On 27 Oct, 1864, his compatriot, Sgt. William Thistleton of 6th NY Heavy Artillery Co. I, wrote this in his diary:
Soldiers were busy sending off their votes. McClellan and Seymore are evidently not favorites with the soldiers.
Lincoln won the vote by 60 percent in Broome County, N.Y. — where Arthur was from — and he received 78 percent of Union soldiers’ and sailors’ votes. In two close states — New York and Connecticut — it may have been the troops’ votes that pushed Lincoln to victory.
In the end, Lincoln garnered 55 percent of the popular vote throughout the North and was reelected with 212 electoral votes against McClellan’s 21 electoral votes — a decisive mandate to press on with the fight to end the brutal slavery system and preserve the union.
I couldn’t be prouder that my ancestor Union Pvt. Arthur Bull was a participant — at the front and at the ballot box — in that historic moment.
© 2014 Molly Charboneau. All rights reserved.
So does this mean the Republican Party at one time encouraged voting rather than trying to suppress the vote as it does today?
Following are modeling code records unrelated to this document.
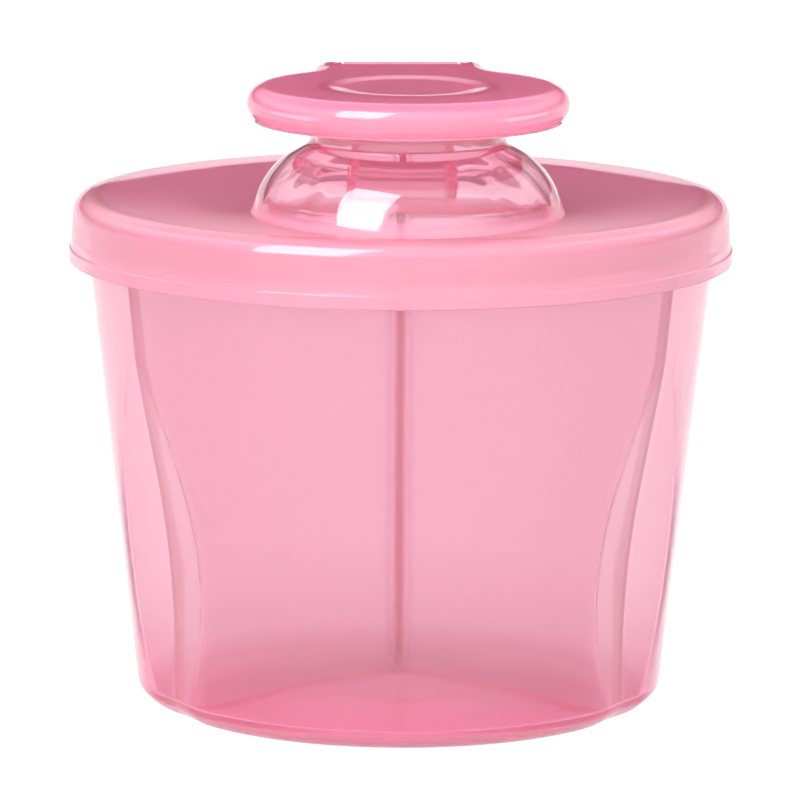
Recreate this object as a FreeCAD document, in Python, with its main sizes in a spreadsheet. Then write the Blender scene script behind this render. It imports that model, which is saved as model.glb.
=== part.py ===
"""Three-compartment formula dispenser: container, lift-out divider, turning lid with a
pouring spout, and a hinged cap.

Millimetres. +Z is up, the front is -Y, and the origin is on the table under the
container's axis.
"""
import FreeCAD, Part
import math
import os

import Sketcher
from FreeCAD import Vector

os.makedirs("parts", exist_ok=True)
doc = FreeCAD.newDocument("formula_dispenser")

# ---------------------------------------------------------------- driving sizes
SIZES = {
    # container
    "base_radius": (43.2, "outer radius of the tapered wall at the table"),
    "wall_draft": (0.1143, "how far the wall leans out for each mm of height"),
    "rim_height": (83.2, "top of the container's rim"),
    "wall": (1.3, "container wall"),
    "base_round": (2.56, "outer radius where the wall starts to turn under"),
    "base_sweep": (9.2, "wider outer radius from there to the foot"),
    "foot_width": (2.4, "flat ring that the container stands on"),
    "floor": (1.5, "floor thickness"),
    "floor_rise": (2.9, "how far the floor is domed up at its centre"),
    "rim_bead": (0.25, "how far the rim bead stands out"),
    "bead_height": (1.7, "height of the rim bead"),
    # the three flutes, pressed in along the divider's blades
    "flute_inset": (0.35, "how far the flute's valley lies inside the wall at the table"),
    "flute_knee": (26.4, "height where the valley's two straight parts would meet"),
    "flute_draft": (0.21, "lean of the valley's upper part"),
    "flute_bend": (15.8, "length of the bend on each side of the knee"),
    "flute_open": (0.07, "rise of the flute's sides for each mm out of its valley"),
    # divider
    "blade": (1.2, "blade thickness"),
    "core_round": (4.0, "radius between two blades at the core"),
    "slip_gap": (0.3, "gap between the divider or lid and what is round it"),
    # lid
    "rim_gap": (1.4, "container's rim to the underside of the plate"),
    "plate": (1.5, "plate thickness"),
    "crown_width": (18.4, "width of the plate's outer part, which falls away"),
    "crown_fall": (0.95, "fall of the plate over that width"),
    "shoulder_round": (3.1, "outer radius between plate and skirt"),
    "skirt_wall": (1.15, "skirt thickness"),
    "skirt_flare": (0.3, "how much wider the skirt is at its lower end"),
    "skirt_depth": (8.5, "how far the skirt reaches below the container's rim"),
    "band_height": (2.3, "height of the thick band at the skirt's edge"),
    "band_proud": (0.29, "how far the band stands out"),
    "snap_depth": (4.4, "container's rim down to the snap bead inside the skirt"),
    "seal_depth": (6.4, "how far the seal ring reaches below the plate"),
    "seal_wall": (1.1, "seal ring thickness"),
    "lid_turn": (2.5, "how far the lid stands turned, in degrees"),
    # spout
    "spout_inset": (0.34, "seal ring to the spout's bore, where they come nearest"),
    "spout_foot": (25.5, "outer radius of the spout at the plate"),
    "hip_inset": (0.9, "how far the flank has leant in where it starts to round over"),
    "hip_height": (2.6, "height of that point over the plate"),
    "brow_inset": (6.5, "how far the flank has come in where the rounding ends"),
    "brow_height": (9.6, "height of that point over the plate"),
    "flank_round": (13.0, "radius of the rounded flank"),
    "neck_radius": (15.9, "outer radius of the neck"),
    "neck_foot": (11.3, "height of the neck's lower end over the plate"),
    "neck_round": (1.5, "radius between the shoulder and the neck"),
    "spout_wall": (1.4, "spout wall"),
    "neck_wall": (1.0, "neck wall"),
    # cap
    "cap_radius": (26.1, "outer radius of the cap's disc"),
    "cap_lift": (14.9, "the lid's plate to the lower side of the cap"),
    "cap_height": (5.75, "cap height"),
    "edge_flat": (0.05, "upright stretch between the two rounds of the cap's rolled edge"),
    "cap_wall": (1.6, "cap wall and top"),
    "dish_radius": (13.5, "radius of the finger dish"),
    "dish_depth": (0.45, "depth of the finger dish"),
    "ear_width": (4.7, "width of each hinge ear of the cap's tail"),
    "ear_corner": (0.25, "how much rounder the ears are in plan than the rolled edge"),
    "tail_blend": (9.0, "plan radius between disc and tail"),
    "plug_length": (6.4, "how far the plug reaches below the cap's top wall"),
    "plug_wall": (1.3, "plug thickness"),
    "plug_taper": (0.6, "how much narrower the plug is at its lower end"),
    # hinge
    "hinge_reach": (4.3, "the cap's disc to the hinge axis behind it"),
    "knuckle_half": (9.5, "half the width of the knuckle"),
    "hinge_gap": (0.3, "gap between the knuckle and the cap"),
    "pin_radius": (1.2, "radius of the hinge pins"),
    "pin_length": (2.6, "how far each pin stands out of the knuckle"),
    "pin_play": (0.05, "radial play of the pins in the cap"),
    "bracket_wall": (1.6, "wall of the hinge bracket"),
}

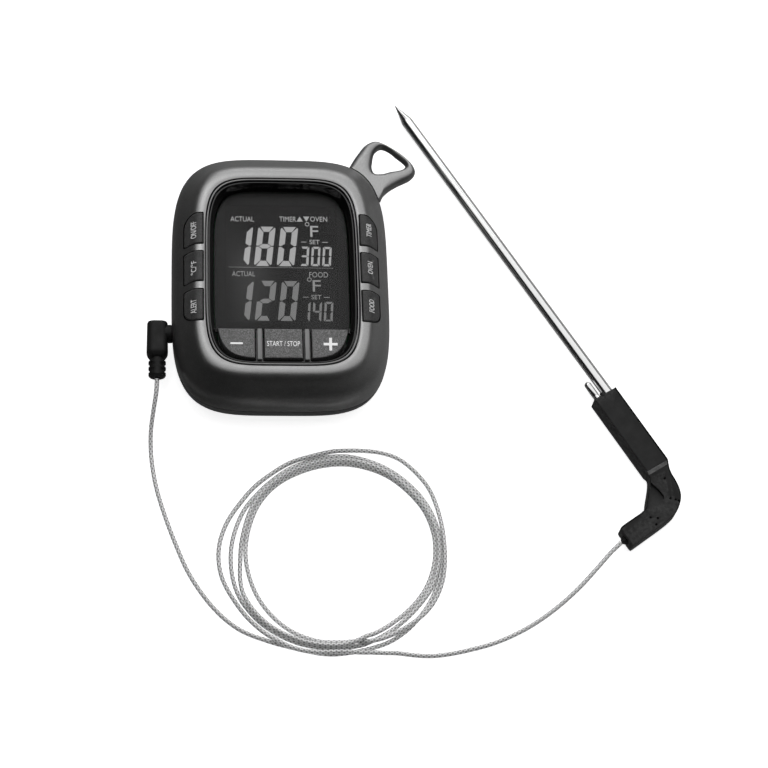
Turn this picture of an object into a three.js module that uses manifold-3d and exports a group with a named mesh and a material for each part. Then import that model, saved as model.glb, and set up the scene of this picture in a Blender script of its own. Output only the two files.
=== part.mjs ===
// Meat thermometer with a handheld display unit, a plug-in lead and a steel food and oven probe.
// The display unit lies on its back. Millimetres, +Z up, +Y towards the top of the display.
import * as THREE from 'three';
import { mergeVertices } from 'three/addons/utils/BufferGeometryUtils.js';
import Module from 'manifold-3d';

const wasm = await Module();
wasm.setup();

// ---------- driving dimensions ----------
const GAP = 0.3;                 // clearance between neighbouring pieces
const RIM_HALF_WIDTH = 28.1;     // bright ring round the window, outer edge
const RIM_HALF_HEIGHT = 38.4;
const MARGIN = 12.4;             // from the ring out to the widest line of the housing
const MARGIN_STRETCH = 1.052;    // the margin is a little longer at top and bottom
const CENTRE_SHIFT = 1.25;       // the housing is centred a little above the window
const RIM_POWER = 5.0;           // squareness of the ring outline
const EDGE_POWER = 4.1;          // squareness of the housing outline
const SEAM_Z = 9.5;              // joint line between the two shells
const CROWN_Z = 25.3;            // highest line of the front shell
const WALL = 2.2;
const RING_POINTS = 40;

const LENS_TOP_Z = 21.0;
const LENS_BOTTOM_Y = -22.6;
const PCB_Z = 13.4;
const PCB_THICKNESS = 1.6;
const BOSS_X = 28.0;
const BOSS_Y_TOP = 37.5;
const BOSS_Y_BOTTOM = -35.1;

const AAA_DIAMETER = 10.5;
const AAA_LENGTH = 44.5;
const BATTERY_Z = 7.75;
const BATTERY_Y = [-21.0, -33.0];
const TRAY_HALF_LENGTH = 24.3;

const JACK_Y = -18.8;
const JACK_Z = 9.0;
const PLUG_X = -45.6;

const CABLE_DIAMETER = 2.0;
const COIL_CENTRE = [19.4, -101.0];
const COIL_INNER = 33.4;
const COIL_OUTER = 40.6;
const COIL_HEIGHT = 4.6;

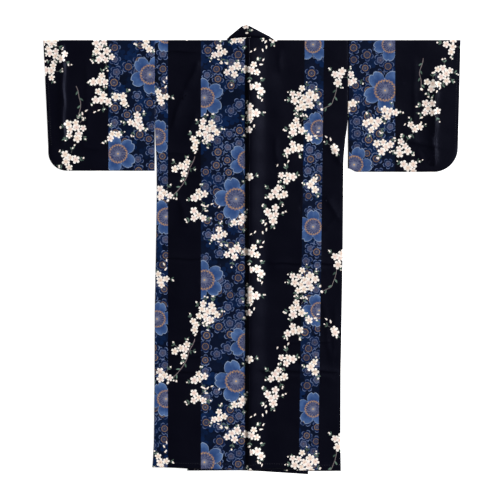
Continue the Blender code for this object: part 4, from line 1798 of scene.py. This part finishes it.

The Republican Party of 1864 was far different from the Republican Party today. In that election, Lincoln actually ran for president as the candidate of the National Union Party — a name used to attract Democrats and Border State Unionists who agreed politically with Lincoln, but would not vote for the Republican Party.
This post really brings so much to the fore…the fact that history is a living reality…something to know and learn from…things like Lincoln’s re-election were not set in stone…and how important individual actions were to the course of our history. Love it!
Always appreciate your comments, Jane. This was new and interesting territory for me and another aspect of my ancestor’s experience I had not considered until I sat down to write this post.